Annual report pursuant to Section 13 and 15(d)

Debt

v3.22.1
Debt
12 Months Ended
Dec. 31, 2021
Debt Disclosure [Abstract]  
Debt Disclosure DEBT
CONVERTIBLE NOTES

On August 21, 2015, the Board of Directors approved the 2015 Note Subscription Agreement (the “2015 Notes”) authorizing financing through the sale and issuance of 2015 convertible promissory notes (the “Financing”) for an aggregate amount not to exceed $1,000,000, with a maturity date of August, 25, 2017, which was derived from the issuance of the first 2015 Note. The Company entered into a series of amendments over the years, of which the most recent during 2021 include the sixth amendment on March 22, 2021, expanding the definition of a Qualified Financing of at least $2,000,000 as defined in the 2015 Notes to include either preferred stock or common stock, followed by the seventh and final amendment on October 7, 2021, increasing the aggregate amount for issuance to $5,500,000. All amendments were updated in accordance with the 2015 Note Subscription Agreements and approved by the Board of Directors. The Company has accounted for the last amendment to the 2015 Notes in accordance with ASC 470-50-40-6, (modifications and exchanges), under modification accounting and there was no impact to the financial statements as a result of the amendment to the 2015 Notes.

The sale and purchase of the 2015 Notes take place at closing on the date of the agreements. At closing, the Company will deliver to the investor the 2015 Note to be purchased by such investor, against receipt by the Company of the corresponding purchase price. The 2015 Notes will be registered in each investor’s name in the Company’s records. The 2015 Notes accrue interest payable at the rate of eight percent (8%) and the conversion price is equal to seventy percent (70%) of the per share price at which shares of preferred stock or common stock is to be sold.

On November 10, 2021, as a result of the completion of the IPO (see Note 5) and as required under the terms of the 2015 Notes, the Company converted the entirety of the outstanding principal of $5,084,000 and interest accrued of $1,204,404 to 1,497,216 shares of common stock at the Conversion Price of $4.20 per share and issued the shares to the 2015 Note holders, fully satisfying the Company’s obligations.

The Company assessed the probability of a Qualified Financing occurring before maturity of the 2015 Notes to be greater than 50% (more likely than not).

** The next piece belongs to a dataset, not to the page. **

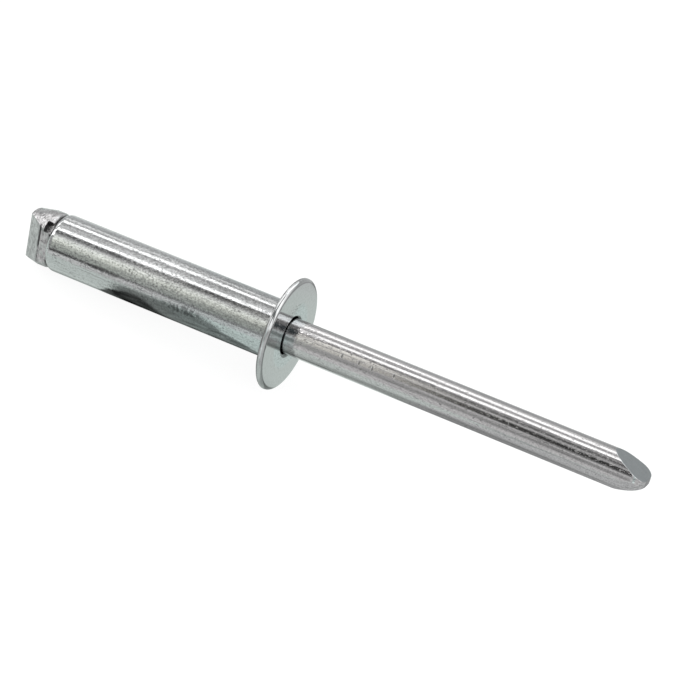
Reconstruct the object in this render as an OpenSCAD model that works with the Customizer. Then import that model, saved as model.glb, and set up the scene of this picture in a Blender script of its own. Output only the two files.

In accordance with the guidance ASC 480, the Company recorded the amount of the 2015 Notes’ 30% conversion discount of the sum of principal and accrued interest to the earliest of conversion date (if known) or maturity. As of December 31, 2021, the Company recorded approximately $1,886,000 as debt discount. As all of the debt converted at the IPO, the Company fully accreted the debt discount as interest expense as of December 31, 2021.

As of December 31, 2020, the Company had $3,369,000 in 2015 Notes, and $926,000 in accrued interest.

In 2019, the Company incurred financing fees of approximately $64,000. Under guidance ASC 835-30-35, these costs have been amortized and recognized as interest expense over the life of the 2015 Notes. During the year ended December 31, 2020, the Company amortized approximately $28,000 of the remaining balance as interest expense. There was no such expense during the year ended December 31, 2021.
SHORT TERM LOANS

During 2020, the Company settled its short term notes liability of $42,000. As settlement, the Company converted $22,000 into the 2015 Notes and the remaining $20,000, which included the amended $10,000 promissory note, a $6,000 advance and $4,000 in accrued interest, was repaid to the investors.

During 2020, the Company issued a 3% interest promissory note of approximately $30,000 due on December 31, 2021 or earlier under certain events as defined in the promissory note in exchange for a vendor balance in accounts payable. The promissory note plus interest was settled during the year ended December 31, 2021.

On April 21, 2020, the Company received loan proceeds in the amount of approximately $22,000 under the Paycheck Protection Program (“PPP”), which was included in other current liabilities as of December 31, 2020. The PPP, established as part of the Coronavirus Aid, Relief and Economic Security Act (“CARES Act”), provided for loans to qualifying businesses for amounts up to 2.5 times of the average monthly payroll expenses of the qualifying business. Following the PPP guidelines, the Company filed for loan forgiveness in February 2021 and on March 4, 2021 the Small Business Administration approved the filing and forgave the loan. The Company recognized the gain on forgiveness in other income on the statements of operations during the year ended December 31, 2021.